É um facto – e seria hipocrisia da minha parte passar ao “lado” - que politicamente o Funchal vive hoje momentos de alguma movimentação política, polémica que provavelmente tende a arrastar-se no tempo, tudo por causa do relatório de uma auditoria realizada pelo Governo Regional à Câmara Municipal do Funchal - ao que consta ao mandato anterior ao que foi iniciado em 2005 – documento que ninguém conhece, mas do qual muita gente fala em pormenor, o que não deixa de ser estranhíssimo. Confesso que a minha opinião é a de que a gestão deste processo pode não ter sido a adequada, o que nada tem a ver com qualquer forma de apologia – longe de mim tal intenção – de branqueamento de situações menos claras que, agora, pela projecção mediática que a assunto alcançou, precisam de ser cabalmente esclarecidas. Mas uma coisa é conseguir que isso aconteça, outra coisa é alimentar a especulação, o aproveitamento partidário que tem sido feito, sem qualquer consistência. Eu percebo que o PS ande freneticamente a pedir a perda de mandato do Presidente da Câmara, julgando-o antecipadamente, parecendo inclusivamente que continua empenhado num ajuste de contas” por causa da derrota eleitoral de Dezembro de 2005. É um comportamento normal neste partido. Não me parece eticamente correcto que se ande a julgar na praça pública as pessoas, seja quem for, emitindo sobre elas juízos de valor ofensivos para a sua dignidade e que, por absurdo, sejam políticos que, por razões que não vamos agora discutir, perderam (ou não?) o seu mandato autárquico, a reclamar a demissão do edil funchalense e a assumir-se como se de ”justiceiros” se tratassem, quando não são.

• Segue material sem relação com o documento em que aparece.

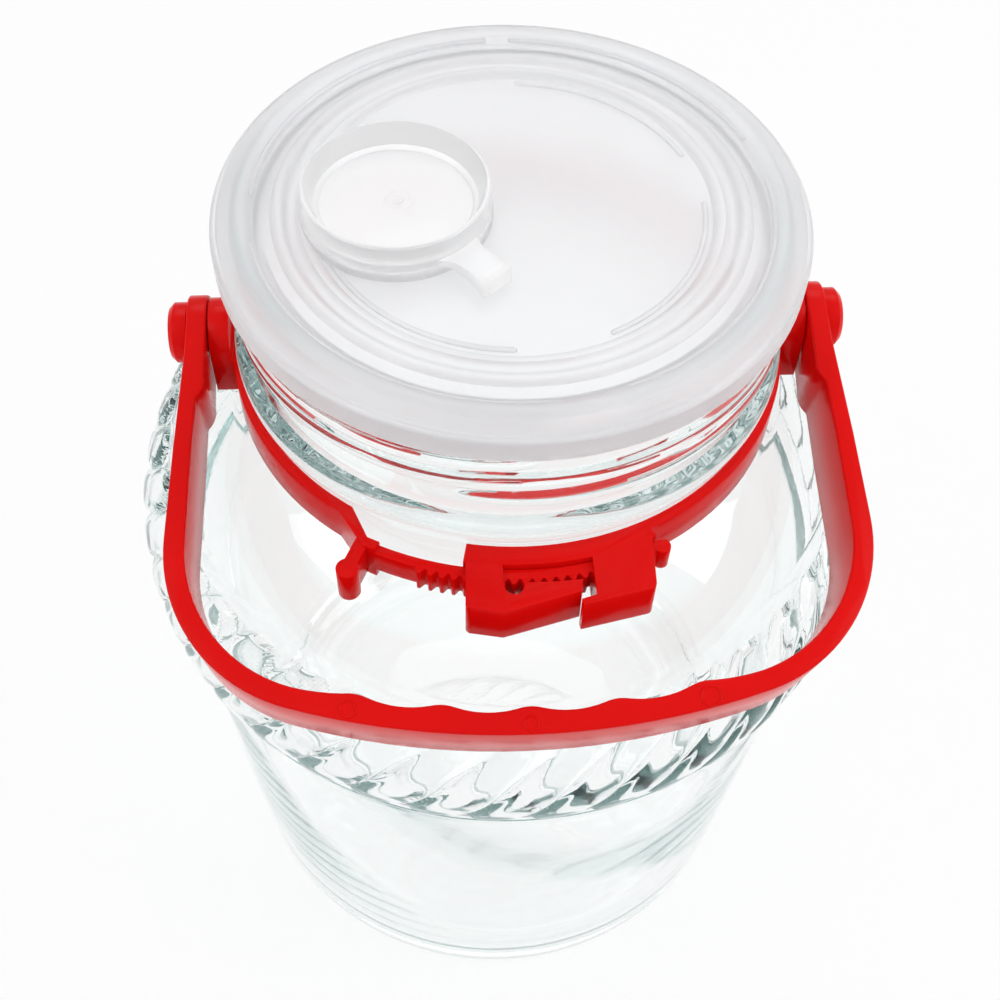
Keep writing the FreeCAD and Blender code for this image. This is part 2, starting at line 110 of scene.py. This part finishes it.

O que me parece essencial perceber, a partir do momento em que o documento foi legalmente remetido às entidades judiciais competentes, é que a especulação não pode ser alimentada assim como não se pode meter antecipadamente a cabeça-na-areia. Caberá às entidades judiciais uma decisão, pelo que mandaria a ética que os políticos não tentassem nem manipular, nem antecipar-se nem influenciar quem tem a tarefa de decidir com verdade, com isenção e com base em factos, não em suposições. Da minha parte, não farei mais nenhum comentário sobre esta temática até que seja confrontado com decisões em concreto. No final, a haver responsabilidades, nesse caso elas terão que ser assumidas por quem de direito. E nada mais tenho a referir.

II. João Carlos Gouveia multiplica-se em entrevistas como se isso lhe desse votos, ora anunciando uma audiência com um ministro mas depois é recebido por um secretário de estado, ora falando sobre trivialidades. Gouveia corre o risco de esgotar-se, de banalizar a presença de um político na comunicação social, mesmo que tenha encontrado – e tem encontrado – uma certa capacidade de “penetração” noticiosa. Gouveia tem que perceber que, nas legislativas nacionais de 2009, se joga o primeiro “round” do seu mandato. Um mau resultado do PS, dará origem, inevitavelmente, a movimentações internas antecipadas no PS local, onde alguns barões recusam a possibilidade de ser o actual líder o candidato nas regionais der 2011, ainda por cima, como já foi anunciado, sem ter Alberto João Jardim como candidato no PSD. Tenho, confesso, alguma dificuldade em admitir que o próprio Gouveia esteja disposto a sê-lo. João Carlos Gouveia, mais do que este protagonismo quase frenético que não o conduz a lado nenhum, nem lhe dará coisa nenhuma, tem que perceber, mais do que tudo isso, que precisa de mostrar a coragem – tal como prometeu aos seus correligionários - para concretizar as mudanças no seu partido. O problema de um partido, em momentos de fracasso e de desaire eleitoral, não se circunscrevem a mudar o líder, a não eleger vices, a conseguir umas tantas entrevistas na comunicação social, e a deixar tudo o resto tal como estava antes. Um partido que, por medo ou por comodismo, opte pela via mais fácil - neste caso até foi Jacinto Serrão quem facilitou as coisas, ao não se recandidatar – de mudar coisa nenhuma, vai bater de frente, vai estalelar-se contra um paredão. Para o PSD até é bom que isso aconteça, como facilmente se depreende. Para a democracia regional e para a perspectiva qualitativa da oposição regional, obviamente que será desastroso. Gouveia tem que conquistar o PS e desconfio que ainda esteja longe de o conseguir. E nem falo nas elites socialistas, nas poucas elites socialistas, porque essas, quase de certeza, não estarão com ele, porque não subscrevem nem a sua liderança, nem as suas ideias, nem o seu discurso, nem a sua forma de fazer política. Além de que, e insisto neste questão, Gouveia é uma espécie de “cristão-novo” nos socialistas, ao qual aderiu já em finais dos anos 90, sem qualquer percurso histórico anterior, salvo porventura uma cumplicidade efémera com o ex-PRD.